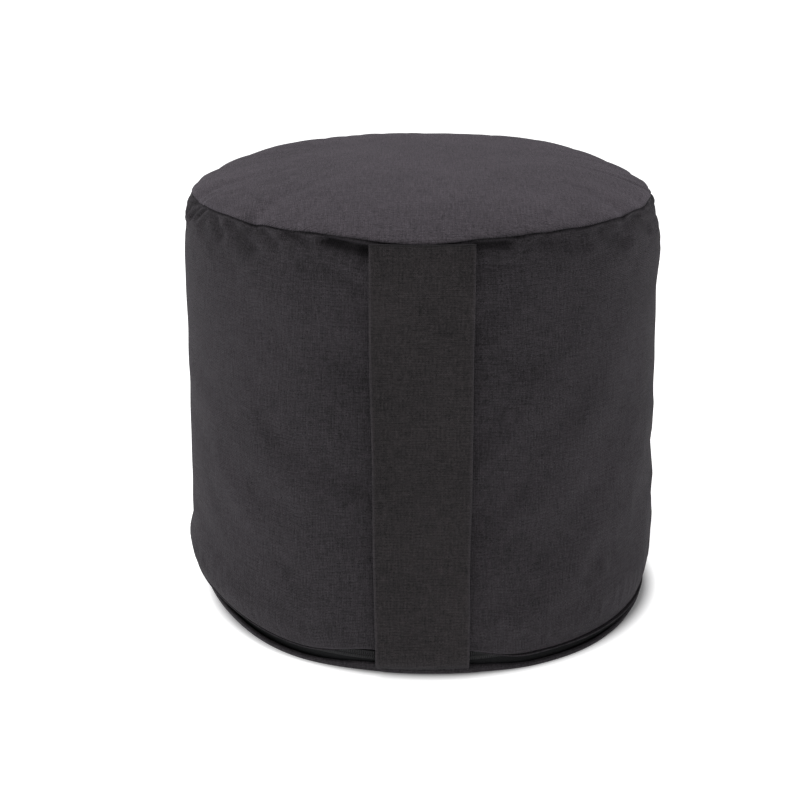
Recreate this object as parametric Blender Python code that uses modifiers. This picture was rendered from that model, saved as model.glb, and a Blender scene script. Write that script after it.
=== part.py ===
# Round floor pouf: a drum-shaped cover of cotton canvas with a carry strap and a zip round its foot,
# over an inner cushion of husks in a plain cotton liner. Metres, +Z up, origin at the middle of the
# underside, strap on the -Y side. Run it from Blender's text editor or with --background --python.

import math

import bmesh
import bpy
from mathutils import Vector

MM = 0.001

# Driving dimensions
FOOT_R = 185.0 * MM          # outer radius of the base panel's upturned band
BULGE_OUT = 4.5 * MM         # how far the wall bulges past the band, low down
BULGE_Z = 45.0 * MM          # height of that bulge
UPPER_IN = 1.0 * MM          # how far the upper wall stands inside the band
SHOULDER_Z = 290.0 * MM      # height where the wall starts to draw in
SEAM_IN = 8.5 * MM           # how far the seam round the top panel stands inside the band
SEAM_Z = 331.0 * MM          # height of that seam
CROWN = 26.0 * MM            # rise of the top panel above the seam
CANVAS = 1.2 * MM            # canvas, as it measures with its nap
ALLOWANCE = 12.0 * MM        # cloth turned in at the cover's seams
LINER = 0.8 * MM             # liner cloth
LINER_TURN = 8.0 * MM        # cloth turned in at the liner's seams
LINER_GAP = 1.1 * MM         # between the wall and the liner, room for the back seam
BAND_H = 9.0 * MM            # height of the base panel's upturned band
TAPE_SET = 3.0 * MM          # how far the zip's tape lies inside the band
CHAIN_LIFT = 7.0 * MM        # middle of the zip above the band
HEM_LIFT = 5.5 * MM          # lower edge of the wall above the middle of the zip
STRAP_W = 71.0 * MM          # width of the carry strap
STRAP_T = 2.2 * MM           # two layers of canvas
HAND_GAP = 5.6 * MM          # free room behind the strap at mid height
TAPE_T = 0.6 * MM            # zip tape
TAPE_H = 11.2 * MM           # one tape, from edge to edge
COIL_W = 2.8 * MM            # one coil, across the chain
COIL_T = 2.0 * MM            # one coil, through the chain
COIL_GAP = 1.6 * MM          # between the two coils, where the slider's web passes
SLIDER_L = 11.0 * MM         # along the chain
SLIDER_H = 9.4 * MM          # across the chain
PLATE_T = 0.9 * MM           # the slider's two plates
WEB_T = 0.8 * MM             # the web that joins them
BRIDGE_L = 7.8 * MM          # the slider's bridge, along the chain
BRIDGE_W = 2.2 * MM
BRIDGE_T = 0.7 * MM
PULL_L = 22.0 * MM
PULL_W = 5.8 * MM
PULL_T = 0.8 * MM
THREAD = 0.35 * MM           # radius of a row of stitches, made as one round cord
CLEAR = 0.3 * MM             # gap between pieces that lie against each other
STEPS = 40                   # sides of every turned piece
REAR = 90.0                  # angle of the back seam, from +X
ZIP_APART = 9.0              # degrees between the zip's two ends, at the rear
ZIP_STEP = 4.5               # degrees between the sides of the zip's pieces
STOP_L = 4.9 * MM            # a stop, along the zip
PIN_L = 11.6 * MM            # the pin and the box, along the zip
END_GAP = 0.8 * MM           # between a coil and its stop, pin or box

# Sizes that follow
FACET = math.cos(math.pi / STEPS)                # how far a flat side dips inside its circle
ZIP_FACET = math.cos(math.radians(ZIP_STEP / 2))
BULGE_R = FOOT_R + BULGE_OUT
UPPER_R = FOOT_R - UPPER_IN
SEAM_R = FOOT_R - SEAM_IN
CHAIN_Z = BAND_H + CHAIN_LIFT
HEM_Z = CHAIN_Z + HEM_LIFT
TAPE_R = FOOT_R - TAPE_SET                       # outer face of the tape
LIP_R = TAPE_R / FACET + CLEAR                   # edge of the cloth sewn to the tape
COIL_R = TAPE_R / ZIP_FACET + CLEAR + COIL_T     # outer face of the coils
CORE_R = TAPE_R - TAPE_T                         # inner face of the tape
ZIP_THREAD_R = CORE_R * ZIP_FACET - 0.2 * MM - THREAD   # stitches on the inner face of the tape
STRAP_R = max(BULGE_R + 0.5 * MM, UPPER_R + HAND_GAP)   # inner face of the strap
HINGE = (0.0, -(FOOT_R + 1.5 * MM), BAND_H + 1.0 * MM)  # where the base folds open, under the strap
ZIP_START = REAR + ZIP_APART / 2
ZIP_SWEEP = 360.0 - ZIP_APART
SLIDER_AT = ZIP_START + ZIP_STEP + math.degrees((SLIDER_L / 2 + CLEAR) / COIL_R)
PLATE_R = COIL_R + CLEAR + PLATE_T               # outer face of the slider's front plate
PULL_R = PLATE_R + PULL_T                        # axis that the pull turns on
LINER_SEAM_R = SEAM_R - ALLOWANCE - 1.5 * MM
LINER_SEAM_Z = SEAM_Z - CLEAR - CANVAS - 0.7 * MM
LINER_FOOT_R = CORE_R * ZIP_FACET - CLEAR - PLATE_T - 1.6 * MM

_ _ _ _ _

(EXERCISE OBJECTIVE): Can you give every line above again, exactly as written?

(FINAL RESULT):
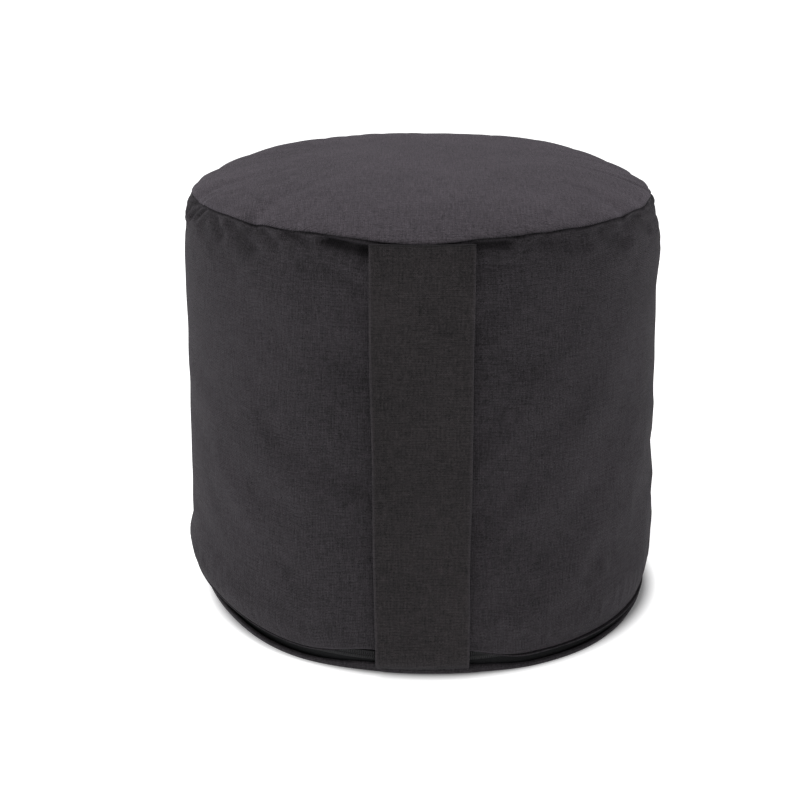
Recreate this object as parametric Blender Python code that uses modifiers. This picture was rendered from that model, saved as model.glb, and a Blender scene script. Write that script after it.
=== part.py ===
# Round floor pouf: a drum-shaped cover of cotton canvas with a carry strap and a zip round its foot,
# over an inner cushion of husks in a plain cotton liner. Metres, +Z up, origin at the middle of the
# underside, strap on the -Y side. Run it from Blender's text editor or with --background --python.

import math

import bmesh
import bpy
from mathutils import Vector

MM = 0.001

# Driving dimensions
FOOT_R = 185.0 * MM          # outer radius of the base panel's upturned band
BULGE_OUT = 4.5 * MM         # how far the wall bulges past the band, low down
BULGE_Z = 45.0 * MM          # height of that bulge
UPPER_IN = 1.0 * MM          # how far the upper wall stands inside the band
SHOULDER_Z = 290.0 * MM      # height where the wall starts to draw in
SEAM_IN = 8.5 * MM           # how far the seam round the top panel stands inside the band
SEAM_Z = 331.0 * MM          # height of that seam
CROWN = 26.0 * MM            # rise of the top panel above the seam
CANVAS = 1.2 * MM            # canvas, as it measures with its nap
ALLOWANCE = 12.0 * MM        # cloth turned in at the cover's seams
LINER = 0.8 * MM             # liner cloth
LINER_TURN = 8.0 * MM        # cloth turned in at the liner's seams
LINER_GAP = 1.1 * MM         # between the wall and the liner, room for the back seam
BAND_H = 9.0 * MM            # height of the base panel's upturned band
TAPE_SET = 3.0 * MM          # how far the zip's tape lies inside the band
CHAIN_LIFT = 7.0 * MM        # middle of the zip above the band
HEM_LIFT = 5.5 * MM          # lower edge of the wall above the middle of the zip
STRAP_W = 71.0 * MM          # width of the carry strap
STRAP_T = 2.2 * MM           # two layers of canvas
HAND_GAP = 5.6 * MM          # free room behind the strap at mid height
TAPE_T = 0.6 * MM            # zip tape
TAPE_H = 11.2 * MM           # one tape, from edge to edge
COIL_W = 2.8 * MM            # one coil, across the chain
COIL_T = 2.0 * MM            # one coil, through the chain
COIL_GAP = 1.6 * MM          # between the two coils, where the slider's web passes
SLIDER_L = 11.0 * MM         # along the chain
SLIDER_H = 9.4 * MM          # across the chain
PLATE_T = 0.9 * MM           # the slider's two plates
WEB_T = 0.8 * MM             # the web that joins them
BRIDGE_L = 7.8 * MM          # the slider's bridge, along the chain
BRIDGE_W = 2.2 * MM
BRIDGE_T = 0.7 * MM
PULL_L = 22.0 * MM
PULL_W = 5.8 * MM
PULL_T = 0.8 * MM
THREAD = 0.35 * MM           # radius of a row of stitches, made as one round cord
CLEAR = 0.3 * MM             # gap between pieces that lie against each other
STEPS = 40                   # sides of every turned piece
REAR = 90.0                  # angle of the back seam, from +X
ZIP_APART = 9.0              # degrees between the zip's two ends, at the rear
ZIP_STEP = 4.5               # degrees between the sides of the zip's pieces
STOP_L = 4.9 * MM            # a stop, along the zip
PIN_L = 11.6 * MM            # the pin and the box, along the zip
END_GAP = 0.8 * MM           # between a coil and its stop, pin or box

# Sizes that follow
FACET = math.cos(math.pi / STEPS)                # how far a flat side dips inside its circle
ZIP_FACET = math.cos(math.radians(ZIP_STEP / 2))
BULGE_R = FOOT_R + BULGE_OUT
UPPER_R = FOOT_R - UPPER_IN
SEAM_R = FOOT_R - SEAM_IN
CHAIN_Z = BAND_H + CHAIN_LIFT
HEM_Z = CHAIN_Z + HEM_LIFT
TAPE_R = FOOT_R - TAPE_SET                       # outer face of the tape
LIP_R = TAPE_R / FACET + CLEAR                   # edge of the cloth sewn to the tape
COIL_R = TAPE_R / ZIP_FACET + CLEAR + COIL_T     # outer face of the coils
CORE_R = TAPE_R - TAPE_T                         # inner face of the tape
ZIP_THREAD_R = CORE_R * ZIP_FACET - 0.2 * MM - THREAD   # stitches on the inner face of the tape
STRAP_R = max(BULGE_R + 0.5 * MM, UPPER_R + HAND_GAP)   # inner face of the strap
HINGE = (0.0, -(FOOT_R + 1.5 * MM), BAND_H + 1.0 * MM)  # where the base folds open, under the strap
ZIP_START = REAR + ZIP_APART / 2
ZIP_SWEEP = 360.0 - ZIP_APART
SLIDER_AT = ZIP_START + ZIP_STEP + math.degrees((SLIDER_L / 2 + CLEAR) / COIL_R)
PLATE_R = COIL_R + CLEAR + PLATE_T               # outer face of the slider's front plate
PULL_R = PLATE_R + PULL_T                        # axis that the pull turns on
LINER_SEAM_R = SEAM_R - ALLOWANCE - 1.5 * MM
LINER_SEAM_Z = SEAM_Z - CLEAR - CANVAS - 0.7 * MM
LINER_FOOT_R = CORE_R * ZIP_FACET - CLEAR - PLATE_T - 1.6 * MM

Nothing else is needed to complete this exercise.